To see how to get the most info and performance out of it, read an extremely comprehensive article on the Arch-Linux Wiki
https://wiki.archlinux.org/index.php/NVIDIA
For nvidia users, start with
nvidia-smi
(This works with the Nvidia drivers installed,but not with systems running the open-source 'nouveau' driver).
Output
Thu Dec 19 10:54:18 2013
+------------------------------------------------------+
| NVIDIA-SMI 5.319.60 Driver Version: 319.60 |
|-------------------------------+----------------------+----------------------+
| GPU Name Persistence-M| Bus-Id Disp.A | Volatile Uncorr.
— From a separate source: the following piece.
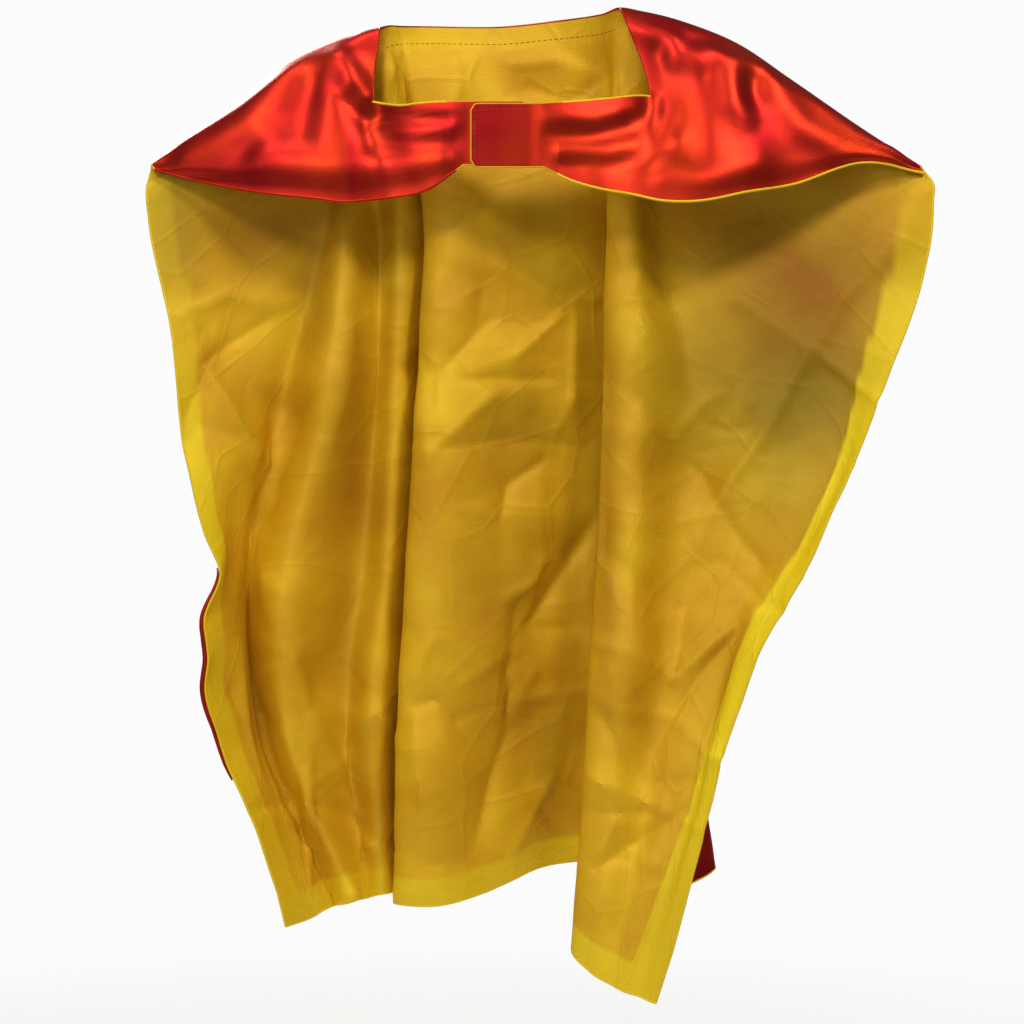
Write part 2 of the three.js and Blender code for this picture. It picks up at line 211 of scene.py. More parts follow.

ECC |
| Fan Temp Perf Pwr:Usage/Cap| Memory-Usage | GPU-Util Compute M. |
|===============================+======================+======================|
| 0 Quadro NVS 295 Off | 0000:03:00.0 N/A | N/A |
| N/A 73C N/A N/A / N/A | 252MB / 255MB | N/A Default |
+-------------------------------+----------------------+----------------------+
+-----------------------------------------------------------------------------+
| Compute processes: GPU Memory |
| GPU PID Process name Usage |
|=============================================================================|
| 0 Not Supported |
+-----------------------------------------------------------------------------+
This indicates that I have a 256 MB GDDR3 Graphics card.
At this time, I don't know how to get this for Intel and AMD/ATI GPUs.